Halb und halben werden auch häufig mit einigen demonstrativen und relativen Fürwörtern zusammen gesetzet, welche alsdann gleichfalls in der zweyten Endung stehen, und mit diesen Wörtern die Gestalt eines Bindewortes bekommen. Derhalb oder derhalben, und nach der ältern Form derohalben, deßhalb oder deßhalben, weßhalb oder weßhalben, wo der, deß und weß die verkürzten Genitivi für derer oder deren, dessen und wessen sind, welche auch wohl im gemeinen Leben wirklich gebraucht werden, aber alsdann das t euphonicum annehmen; derenthalben, dessenthalben, wessenthalben. Siehe 2. Der Anm. 3. Für derhalb sagt man lieber derhalben, aber deßhalb und deßhalben, weßhalb und weßhalben scheinen gleichgültig zu seyn; nur halber, welches viele in diesen Zusammensetzungen gleichfalls gebrauchen, möchte schwer zu vertheidigen seyn, weil halben eigentlich die dritte Endung des Plurals von dem Hauptwort Halbe ist, welche von einem ausgelassenen Vorworte regieret wird. Eben dieses gilt auch, wenn halben mit den zueignenden Fürwörtern mein, dein, sein, unser, euer, ihr, zusammen gesetzet wird, von welchen nur noch dieses zu merken ist, daß sie um des Wohlklanges willen statt des n ihres Genitivs, ein i annehmen; meinethalben, deinethalben, seinerhalben, unserhalben, eurethalben, ihrethalben, für meinen, deinen, seinen, unsern, euren, ihren Halben. S. 2. Dein I. wo schon das nöthigste von dieser Zusammensetzung gesagt worden. Auf ähnliche Art sagt Cicero pro mea parte, meinethalben.

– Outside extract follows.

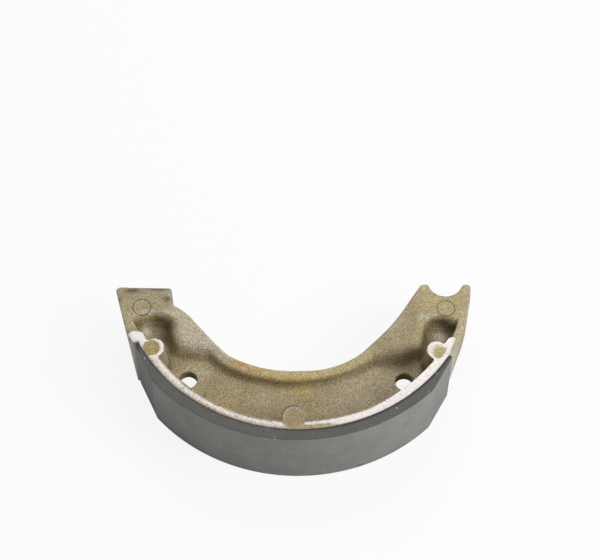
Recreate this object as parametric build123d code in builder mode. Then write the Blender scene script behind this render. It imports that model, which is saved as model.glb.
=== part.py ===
"""Drum brake shoe: one aluminium die casting with a friction lining bonded to its table.

Frame: millimetres, origin on the drum axis at the lower edge of the table, X from the
cam end to the anchor end, the lining towards -Y, +Z up.
"""

from build123d import *
from math import asin, atan2, cos, degrees, radians, sin, tan
import os

os.makedirs("parts", exist_ok=True)

# Brake size
drum_radius = 65.0
shoe_width = 28.0
drum_clearance = 0.2
lining_thickness = 3.8
bond_thickness = 0.15
lining_radius = drum_radius - drum_clearance
bond_radius = lining_radius - lining_thickness
table_radius = bond_radius - bond_thickness

# Section of the casting, every level centred on the middle of the width
table_thickness = 3.2
web_thickness = 4.5
bead_thickness = 10.5
bead_width = 3.3
end_thickness = 15.4
table_inner_radius = table_radius - table_thickness

# Angles round the drum axis, from the anchor end (0) to the cam end (180)
lining_start = 31.6
lining_end = 151.0
chamfer_start = 44.3
chamfer_end = 137.4
lining_tip = 1.2
table_start = 30.0
table_end = 152.3


def placed(inset, angle):
    """Point of the plan by its distance inside the table's outer face and its angle."""
    radius = table_radius - inset
    return (radius * cos(radians(angle)), radius * sin(radians(angle)))


# Inner edge: the waist is one arc, and corners rounded by large radii lead to both ends
waist_center = (-1.9, -8.1)
waist_radius = table_radius - 17.75
waist_start = 68.0
waist_end = 111.0
cam_edge_points = [placed(20.0, 162.2), placed(23.2, 127.4)]
cam_edge_rounds = [19.0, 16.0]
anchor_edge_points = [placed(25.2, 55.1), placed(23.8, 24.9)]
anchor_edge_rounds = [24.0, 60.0]

# Cam end
cam_face_y = 4.0
cam_pad_outer_x = -(table_radius + 2.95)
cam_pad_inner_x, cam_pad_inner_y = placed(16.0, 166.6)
cam_outer_round = 1.8
cam_inner_round = 1.3
cam_side_foot = placed(-2.4, 154.5)
cam_side_draft = 2.2
relief_width = 1.7
relief_overlap = 0.6
relief_start_y = cam_pad_inner_y - 4.8
relief_end_y = cam_pad_inner_y + 1.2
relief_depth = 3.5

# Anchor end
pin_center = (table_radius - 9.4, -0.95)
pin_radius = 6.0
pin_clearance = 0.05
recess_radius = 6.7
recess_depth = 8.0
horn_y = 0.3
inner_horn_x = pin_center[0] - 8.3
inner_horn_round = 1.3
outer_horn_round = 1.4
anchor_side_radius = table_radius - 0.55
anchor_side_start = table_start - 1.5
anchor_side_end = degrees(asin(horn_y / anchor_side_radius))

# Angles at which the pockets between table and ends begin, at the cam end and the anchor end
upper_pocket_angle = {-1: 15.7, 1: 14.4}
lower_pocket_angle = {-1: 14.1, 1: 13.4}
pocket_corner = 2.4

# Ramps from the edge of the table down to the ends: angles of their start and foot
upper_ramps = {-1: (24.7, 21.4), 1: (25.1, 21.6)}
lower_ramps = {-1: (25.5, 15.7), 1: (26.3, 20.2)}

# Shoulders on the upper side, from the pockets to the bead
shoulder_round = 2.5
upper_cam_shoulder = [
    placed(17.4, 173.4),
    placed(12.8, 153.4),
    placed(12.1, 146.9),
    placed(21.0, 135.7),
    placed(21.3, 122.9),
    placed(38.5, 116.6),
]
upper_anchor_shoulder = [
    placed(12.9, 0.0),
    placed(12.9, 23.4),
    placed(11.1, 30.7),
    placed(15.8, 37.8),
    placed(21.6, 47.5),
    placed(22.9, 61.7),
    placed(37.5, 59.0),
]

# Shoulders on the lower side, ending in the ridges beside the pockets
lower_cam_shoulder = [
    placed(12.7, 170.4),
    placed(11.3, 158.7),
    placed(8.9, 150.0),
    placed(4.0, 145.0),
    placed(6.5, 143.2),
    placed(12.0, 144.0),
    placed(20.4, 134.8),
    placed(20.1, 122.7),
    placed(38.5, 116.6),
]
lower_cam_rounds = [0.5, 4.0, 4.0, 1.4, 1.4, 4.0, 5.0, 0.5, 0.5]
lower_anchor_shoulder = [
    placed(11.7, 9.4),
    placed(10.9, 24.2),
    placed(11.8, 32.3),
    placed(18.2, 42.3),
    placed(21.2, 47.5),
    placed(21.0, 59.1),
    placed(38.5, 63.4),
]
lower_anchor_rounds = [0.5, 6.0, 4.0, 4.0, 2.0, 0.5, 0.5]

# Where the shoulders leave the level of the ends and reach the level of the bead
shoulder_high_x = table_radius - 17.35
shoulder_low_x = table_radius - 36.85

# Hollows in the lower side of the two shoulders: depth of the floor, outer corner, side
hollow_floor = 9.6
hollow_length = 24.0
hollow_taper = 14.0
hollow_corner = 2.5
hollow_fillet = 2.5
hollows = [(placed(14.6, 153.3), 1), (placed(16.8, 26.7), -1)]

# Bosses and rib
bosses = [(placed(5.1, 90.0), 4.0), (placed(3.7, 147.0), 3.55), (placed(4.4, 32.1), 3.5)]
boss_taper = 4.0
rib_x = 0.9
rib_tip_y = table_radius - 9.65
rib_width = 4.8
rib_length = 4.2
rib_taper = 11.5

# Spring holes and ejector pin marks
spring_hole_radius = 3.15
spring_holes = [placed(8.7, 134.8), placed(8.9, 44.1)]
disc_marks = [(placed(5.1, 90.0), 3.6), (placed(2.9, 147.1), 2.8), (placed(3.5, 32.3), 2.8)]
ring_marks = [placed(5.8, 167.6), placed(8.35, 11.0)]
ring_radius = 3.25
ring_width = 0.35
mark_depth = 0.25

# The plan: x along the shoe, y outwards to the lining, depth down from the upper edge
plan = Plane(origin=(0, 0, shoe_width), x_dir=(1, 0, 0), z_dir=(0, 0, -1))
mid = shoe_width / 2
upper_end = mid - end_thickness / 2
lower_end = mid + end_thickness / 2
upper_web = mid - web_thickness / 2
reach = 2 * drum_radius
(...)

Ehedem waren halb und halben noch in einigen andern Fällen üblich. Ist minan halbun gedan, heißt bey dem Ottfried, ist in meinen Nahmen gethan. Vbe Gott unser halp ist, bedeutet bey dem Notker, wenn Gott für uns ist.
 
2. Halb
, ein Bey- und Nebenwort, welches Einen Theil von zwey gleichen Theilen, worein ein Ganzes getheilet wird, bezeichnet.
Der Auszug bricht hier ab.